Eventually I crossed the line in almost exactly one hour and thirty six minutes. Not quite
a personal best, but not far off it and I was very happy considering the hills and the temperature. As I crossed I dived into the nearest patch of shade that I could find and stood there gasping for breath, making sure that I wasn’t going to throw up. A few seconds later I was composed and let the concerned guy in a fluorescent jacket walking towards me know that I was ok. I then walked on to greet my family and collect my goody bag.
I really enjoyed the Frome Half Marathon. For a first attempt by the Frome Rotary Club it was organised really well. The road closure was perfect, except for one farmer in a tractor who wasn’t going fast enough to cause any real risk, and the local support was astounding. Particularly considering the size of the roads that were closed and the disruption that it must have caused.

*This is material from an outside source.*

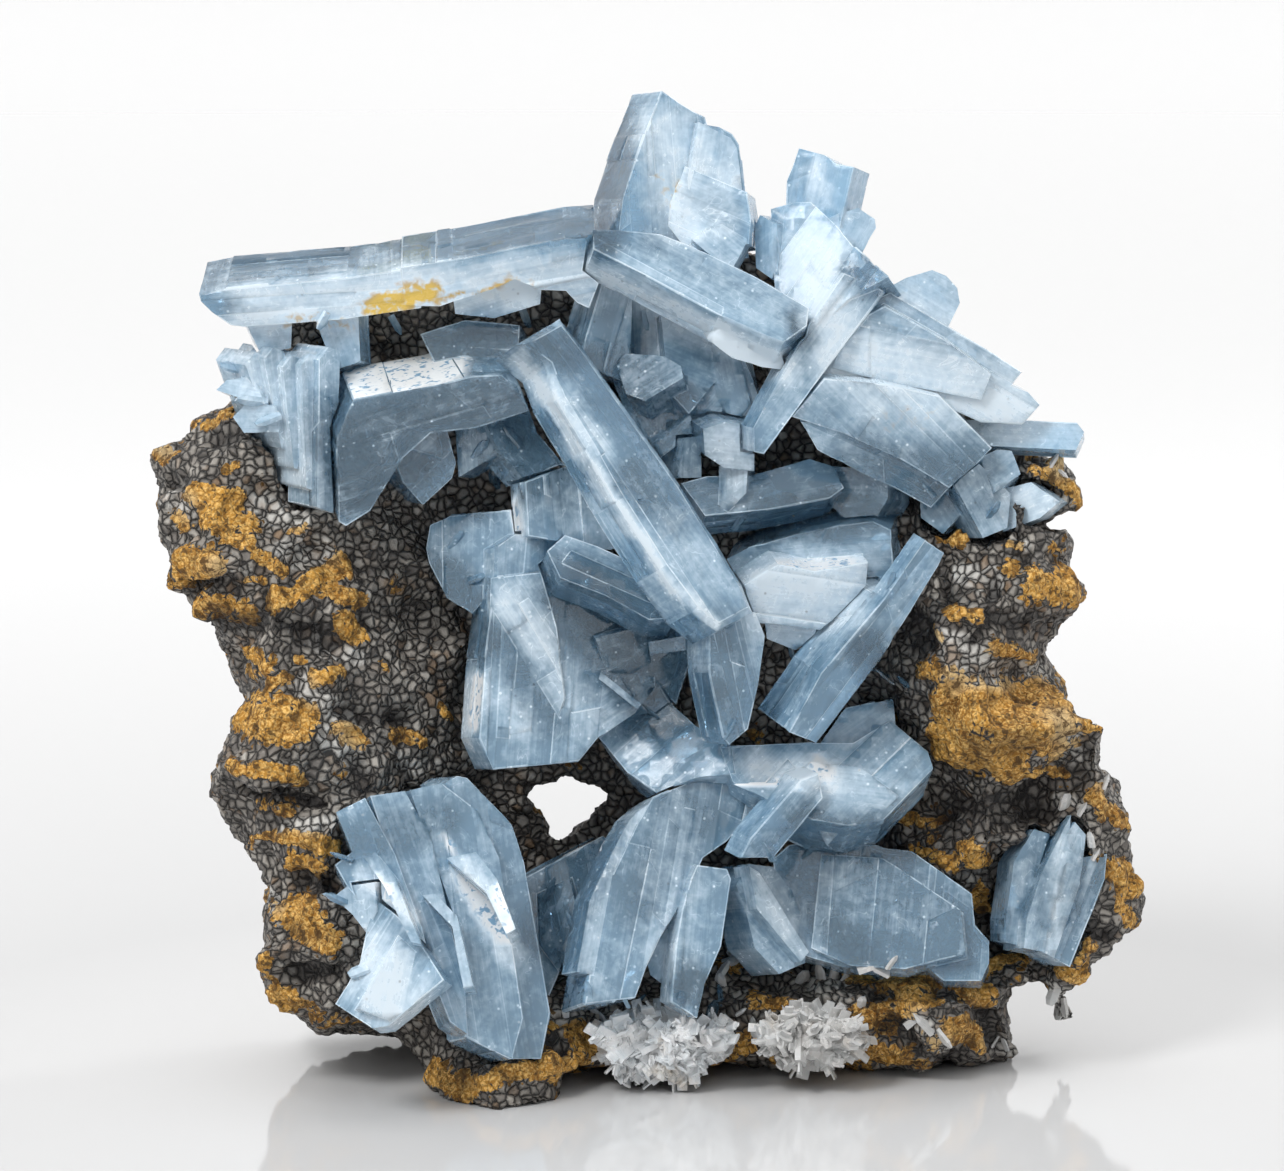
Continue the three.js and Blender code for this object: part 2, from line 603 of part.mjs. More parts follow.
function middleBackPlates() {
  return [
    {
      face: [[-3.6, 81.6], [-2, 81], [4, 78.4], [9.5, 75], [11.4, 70], [10, 66], [5, 66.4], [2, 64.4],
        [-1.5, 67.5], [-3.5, 72.5]],
      depth: -0.6, turn: -8, tilt: 6, thick: 7,
    },
    {
      face: [[-4.1, 82.2], [-1.2, 80.6], [-1.6, 71.4], [-6.4, 73.4], [-6, 75.6]],
      depth: -3, turn: 22, tilt: -4, thick: 6,
    },
    {
      face: [[-3.2, 74.5], [1.9, 74.2], [3.6, 73.2], [3.8, 72], [0, 69.7], [-1.9, 70.4]],
      depth: -4, turn: -10, tilt: 22, thick: 6,
    },
    { face: [[1, 65.3], [4.5, 68.3], [5.1, 66.8], [1.7, 64.1]], depth: -4, turn: 18, thick: 6 },
    {
      face: [[1.6, 78.4], [6.4, 76.4], [7.4, 72], [4.4, 68.4], [2.4, 70.6]],
      depth: -1.6, turn: 14, tilt: 10, thick: 5,
    },
    {
      face: [[6.8, 76], [9.4, 74.4], [10.6, 69.4], [9, 67.2], [6.8, 70.4]],
      depth: -1.8, turn: -16, tilt: 4, thick: 5,
    },
  ];
}

function middleChips() {
  return [
    {
      face: [[5.8, 66.9], [8, 67.6], [11, 67.3], [10.9, 62.7], [7.9, 63], [6, 64.3]],
      depth: -6, turn: 14, tilt: -12, thick: 5,
    },
    {
      face: [[7.4, 63.2], [10.3, 63.4], [10.1, 60.5], [8.3, 58.7], [7.4, 59.1]],
      depth: -5, turn: -10, thick: 5,
    },
    { face: [[3.4, 62], [3.6, 66], [5.5, 66.2], [5.7, 62]], depth: -4, turn: 30, thick: 5 },
    {
      face: [[3.6, 61.5], [6.2, 62.2], [10.5, 62.2], [16.5, 63.9], [19, 63.1], [19.9, 61], [18.5, 60],
        [12, 58.8], [6, 58.2]],
      depth: -3.6, turn: 6, tilt: 18, thick: 6,
    },
    {
      face: [[18.2, 63.2], [22, 63], [24.3, 61.5], [24.3, 60], [23, 57.8], [21.5, 57.3], [19.5, 58.3],
        [18, 59.9]],
      depth: -2.4, turn: -22, tilt: 4, thick: 6.5,
    },
  ];
}

function greyPlates() {
  return [
    {
      face: [[-11.9, 22.1], [-4.2, 26.2], [-3.3, 25.3], [-5.7, 19.7], [-7.4, 15.2], [-9.7, 9.9],
        [-10.6, 14.6]],
      depth: -4, turn: 12, tilt: 6, thick: 6,
    },
    {
      face: [[-10.8, 20.4], [-7.6, 22], [-6.6, 18.2], [-8.6, 12.6], [-10.6, 15.4]],
      depth: -5.4, turn: -10, tilt: 4, thick: 4,
    },
  ];
}

function rightGroup() {
  return [
    {
      face: [[36.9, 23.6], [38.9, 26.9], [40.5, 26.4], [39.4, 23.1], [38.1, 16.3], [37.9, 15],
        [36.1, 15.7], [36.1, 18]],
      depth: -4, turn: 14, tilt: 4, thick: 5,
    },
    {
      face: [[39.6, 22.3], [42.6, 28.3], [42.2, 23.6], [40.2, 16.3], [40, 14.6], [37.9, 15], [38.2, 18]],
      depth: -5.6, turn: 18, tilt: 6, thick: 5.6,
    },
    {
      face: [[41.6, 25.6], [43, 27.6], [44.1, 26.3], [43.5, 21.4], [40.9, 14], [39.8, 14.6]],
      depth: -4.4, turn: 20, tilt: 4, thick: 5.4,
    },
    {
      face: [[43.5, 24], [46.2, 24.4], [46, 21.9], [44.3, 17.6], [42.5, 13.1], [40.9, 13.9]],
      depth: -3.4, turn: 24, tilt: 2, thick: 5.4,
    },
  ];
}

// White needles that stand in a fan on a crust, round the foot of the lower blades
function leftDruse() {
  const needles = Array.from({ length: 7 }, (_, i) => ({
    foot: [-2.2 + 1.4 * i, 5 + 0.8 * Math.sin(2.1 * i)],
    depth: -9.6 - Math.cos(1.7 * i),
    length: 4 + Math.sin(1.3 * i + 1),
    width: 2.4,
    lean: -50 + 16 * i,
    nod: 22 + 14 * Math.sin(2.6 * i),
  }));
  return [{ centre: [1.8, 5.4], depth: -7.6, halfSizes: [6.4, 3.6, 3.2] }, ...needles];
}

function rightDruse() {
  const needles = Array.from({ length: 5 }, (_, i) => ({
    foot: [13.6 + 1.4 * i, 5.6 + 0.5 * Math.sin(1.9 * i)],
    depth: -10 - 0.6 * Math.cos(2.3 * i),
    length: 3.6 + 0.8 * Math.sin(1.7 * i),
    width: 2.2,
    lean: -40 + 20 * i,
    nod: 26 + 12 * Math.sin(2.2 * i + 1),
  }));
  return [{ centre: [16.6, 5.8], depth: -8.6, halfSizes: [5, 3, 2.2] }, ...needles];
}

// The matrix: the middle [x, h], the depth and the half sizes across, up and back of each lump
const LEFT_LUMPS = [
  [-44, 61, 2, 7, 6, 8], [-38, 66, 4, 7, 6, 8], [-42, 54, 1, 8, 7, 10], [-33, 58, 5, 9, 9, 9],
  [-37, 48, 1, 9, 8, 11], [-26, 52, 7, 9, 10, 9], [-25, 63, 9, 9, 8, 8], [-35, 40, 0, 8, 7, 11],
  [-27, 42, 5, 9, 9, 10], [-19, 47, 10, 8, 10, 8], [-38, 32, -2, 8, 7, 10], [-30, 33, 1, 9, 8, 11],
  [-21, 37, 8, 8, 8, 9], [-33, 24, -3, 7, 7, 10], [-24, 26, 4, 8, 8, 10], [-34, 16, -8, 6, 6, 8],
  [-26, 16, -3, 8, 9, 11], [-33, 11, -6, 6, 5, 8], [-24, 9, 0, 8, 6, 12], [-35, 36, -6, 5, 5, 6],
];
const LOW_LUMPS = [
  [-15, 0.5, -11, 8.5, 6.5, 6.5], [-17, 9, -2, 8, 8, 12], [-9, 6, 0, 8, 6, 11], [0, 6, 2, 8, 5, 10],
  [9, 7, 2, 8, 6, 10], [19, 7, 1, 9, 6, 10], [28, 8, 1, 8, 7, 11], [34, 8, 4, 5, 6, 9],
  [27, 10, -5, 3.4, 3.4, 3.4], [32, 6, -5, 4, 3.4, 4],
];
const BACK_LUMPS = [
  [-14, 20, 13, 8, 9, 8], [-2, 17, 12, 9, 9, 8], [8, 19, 11, 9, 10, 9], [19, 19, 9, 9, 9, 9],
  [28, 21, 7, 8, 9, 10], [21, 31, 8, 9, 8, 9], [7, 29, 12, 9, 7, 8], [-17, 36, 13, 8, 8, 7],
  [-2, 40, 11, 9, 8, 7], [9, 41, 9, 9, 9, 8], [18, 43, 7, 8, 9, 9], [-9, 50, 12, 9, 10, 8],
  [4, 55, 11, 9, 10, 8], [15, 57, 9, 9, 9, 8], [-15, 61, 11, 9, 9, 7], [-5, 67, 10, 10, 9, 7],
  [8, 70, 11, 9, 8, 7], [19, 70, 9, 8, 7, 7], [-18, 70, 8, 9, 6, 7], [26, 63, 7, 7, 6, 7],
  [5, 80, 9, 7, 6, 5], [-14, 10, 13, 10, 9, 9], [-27, 14, 10, 8, 9, 8], [4, 9, 14, 11, 8, 8],
  [20, 10, 13, 10, 9, 9], [-24, 28, 12, 9, 9, 8], [30, 32, 10, 9, 9, 8],
];
const RIGHT_LUMPS = [
  [35, 38, -2, 8, 7, 10], [42, 36, 3, 5, 6, 8], [33, 48, 1, 8, 7, 10], [40, 50, 1, 5, 6, 7],
  [33, 56, 4, 8, 6, 8], [39, 61, 3, 5, 4.5, 6], [34, 28, 3, 7, 7, 10], [43, 28, 3, 6, 7, 8],
  [47, 22, 2, 3.5, 7, 6], [41, 20, 5, 5, 8, 6], [44, 15, 2, 4, 4, 5], [38, 12, 4, 4, 3.4, 7],
  [42, 9.4, 1, 2.2, 3.4, 2.4], [29, 42, -1, 5, 6, 8],
];
const LUMPS = [...LEFT_LUMPS, ...LOW_LUMPS, ...BACK_LUMPS, ...RIGHT_LUMPS];

// The outline of the matrix and the gaps through it, as seen from the front
const MATRIX_OUTLINE = [
  [-40.5, 70], [-44.5, 67.7], [-46.2, 65.6], [-48.4, 65.3], [-49.75, 64.4], [-48.6, 61.1], [-48.9, 57.3],
  [-47, 53.2], [-47.5, 51.5], [-43.2, 46.8], [-40.9, 42.1], [-40, 39.8], [-42.2, 34.1], [-43.3, 30.2],
  [-40.1, 24.8], [-37.2, 21.2], [-37.9, 18.8], [-38.5, 13.6], [-36.8, 10], [-32.5, 6.6], [-24.8, 6.5],
  [-22.6, 3.7], [-21.1, 1.3], [-20, -4], [-9, -4], [-8.2, 2.7], [-4, 3.5], [1.4, 2.3], [5.6, 3.9],
  [11.6, 2.9], [20.8, 3.4], [27.8, 2.5], [35.8, 3.9], [37.1, 4.7], [36, 9], [36.8, 11.4], [39.6, 11.4],
  [40.4, 9.9], [41.3, 7.2], [43.2, 8], [42.2, 11], [44.7, 13], [49.2, 17.4], [49.6, 19.9], [48.4, 26.1],
  [47.1, 31.5], [45.4, 33.2], [45.5, 36.9], [42.8, 38.1], [40.1, 45], [43.8, 50.6], [42.7, 53],
  [42.1, 56.6], [38.7, 57.2], [43.6, 59.4], [41.7, 64], [35.5, 65.2], [34, 74], [16, 84], [-3, 86],
  [-22, 81], [-36, 79], [-38.5, 75.5],
];
const GAPS = [
  [[-12.3, 30.4], [-9, 31.4], [-8, 32.4], [-5, 31.4], [-3, 30.5], [-5.7, 28.2], [-8.8, 25.3], [-10, 28],
    [-11.3, 29]],
  [[34.7, 18.4], [35, 21.4], [36.8, 21.7], [36.6, 18]],
  [[24.1, 26.2], [24.5, 28], [25.3, 27.6], [25.1, 26]],
  [[22.9, 55.2], [23.2, 57.4], [25.6, 57.2], [25.5, 55.6]],
];
const CRYSTAL_GROUPS = {
  long_blade: longBlade,
  top_diagonal_blade: topDiagonalBlade,
  right_diagonal_blade: rightDiagonalBlade,
  lower_left_fan: lowerLeftFan,
  lower_left_blades: lowerLeftBlades,
  lower_middle_blades: lowerMiddleBlades,
  lower_right_fan: lowerRightFan,
  shelf_blades: shelfBlades,
  cross_blade: crossBlade,
  frosty_plate: frostyPlate,
  left_tab: leftTab,
  middle_slabs: middleSlabs,
  upper_right_blades: upperRightBlades,
  top_left_bars: topLeftBars,
  crown,
  left_block: leftBlock,
  left_stack: leftStack,
  right_blades: rightBlades,
  right_chips: rightChips,
  middle_chips: middleChips,
  middle_back_plates: middleBackPlates,
  grey_plates: greyPlates,
  right_group: rightGroup,
};
const DRUSES = { left_druse: leftDruse, right_druse: rightDruse };

const specimen = new THREE.Group();

function addPiece(name, body, colour, roughness) {
  const made = body.getMesh();
  const geometry = new THREE.BufferGeometry();
  geometry.setAttribute("position", new THREE.BufferAttribute(made.vertProperties, made.numProp));
  geometry.setIndex(new THREE.BufferAttribute(made.triVerts, 1));
  geometry.computeVertexNormals();
  const material = new THREE.MeshStandardMaterial({ color: colour, roughness, metalness: 0 });
  const mesh = new THREE.Mesh(geometry, material);
  mesh.name = name;
  specimen.add(mesh);
}

// Each group keeps a thin gap to the groups in front of it, and the matrix to all of them
let taken = null;
function grow(name, pieces, colour, roughness) {
  const whole = joined(pieces.map((piece) => crystal(piece)));
  const free = taken ? whole.subtract(taken) : whole;
  const parts = free.decompose().sort((a, b) => b.volume() - a.volume());
  const margin = joined(pieces.map((piece) => crystal({ ...piece, bevel: 0 }, CONTACT_GAP)));
  taken = taken ? taken.add(margin) : margin;
  addPiece(name, parts[0], colour, roughness);
}

for (const [name, pieces] of Object.entries(CRYSTAL_GROUPS)) grow(name, pieces(), BLUE, CRYSTAL_GLOSS);
for (const [name, pieces] of Object.entries(DRUSES)) grow(name, pieces(), WHITE, DRUSE_GLOSS);

let matrix = lumpyBody().intersect(sightPrism(MATRIX_OUTLINE));
for (const gap of GAPS) matrix = matrix.subtract(sightPrism(gap));
const ground = new THREE.BoxGeometry(4 * BEYOND, 4 * BEYOND, BEYOND);
ground.translate(0, 0, GROUND_HEIGHT - BEYOND / 2);
matrix = matrix.subtract(solid(ground));
matrix = matrix.subtract(taken);
const pieces = matrix.decompose().sort((a, b) => b.volume() - a.volume());
addPiece("matrix", pieces[0], DARK_BROWN, MATRIX_GLOSS);

const box = new THREE.Box3().setFromObject(specimen);
const centre = box.getCenter(new THREE.Vector3());
specimen.position.set(-centre.x, -centre.y, -box.min.z);

const root = new THREE.Group();
root.add(specimen);

export default root;
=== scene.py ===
"""A cabinet specimen of blue barite: bladed crystals on a dark botryoidal matrix with ochre crusts."""
import json
import math
from random import Random

import bmesh
import bpy
from mathutils import Matrix, Vector, noise
from mathutils.bvhtree import BVHTree


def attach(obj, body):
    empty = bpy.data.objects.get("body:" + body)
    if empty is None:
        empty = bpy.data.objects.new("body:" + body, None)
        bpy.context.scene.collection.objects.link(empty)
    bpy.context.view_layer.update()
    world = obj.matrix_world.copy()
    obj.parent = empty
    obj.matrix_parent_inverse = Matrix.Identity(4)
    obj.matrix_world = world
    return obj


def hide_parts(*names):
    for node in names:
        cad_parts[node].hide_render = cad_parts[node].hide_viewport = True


bl_info = {
    "name": "Barite specimen",
    "version": (1, 0, 0),
    "blender": (4, 5, 0),
    "location": "3D View > Sidebar > Specimen",
    "description": "Dresses the solids of a barite specimen and sets it on a pale table",
    "category": "Object",
}

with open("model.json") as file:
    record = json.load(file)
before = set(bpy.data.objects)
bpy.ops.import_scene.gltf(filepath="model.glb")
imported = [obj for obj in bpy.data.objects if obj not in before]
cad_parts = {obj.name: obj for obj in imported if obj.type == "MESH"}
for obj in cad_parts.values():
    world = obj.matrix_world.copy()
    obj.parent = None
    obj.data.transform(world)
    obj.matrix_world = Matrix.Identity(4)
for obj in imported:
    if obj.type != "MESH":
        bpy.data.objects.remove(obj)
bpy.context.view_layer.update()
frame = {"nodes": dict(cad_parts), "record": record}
MM = 0.001
SHARP = math.radians(38)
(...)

All of the volunteers were happy and relaxed and every junction had someone on it so there was never any doubt about which way to go. When I first saw the route I anticipated problems as it looked quite complicated, particularly for a first attempt, however my fears were unfounded. The goody bag was reasonable well stocked, although I would have liked to see a bit more in it that can be eaten by those that are lactose intolerant. I had the banana and my kids ate the rest. Incidentally Peppa Pig managed to beat me by several minutes, that guy must have been incredibly fit!
Finally a quick shout out to the locals in Frome that were stood at the end of their driveways with hoses spraying the runners, it was fabulous and much appreciated. See you all next year.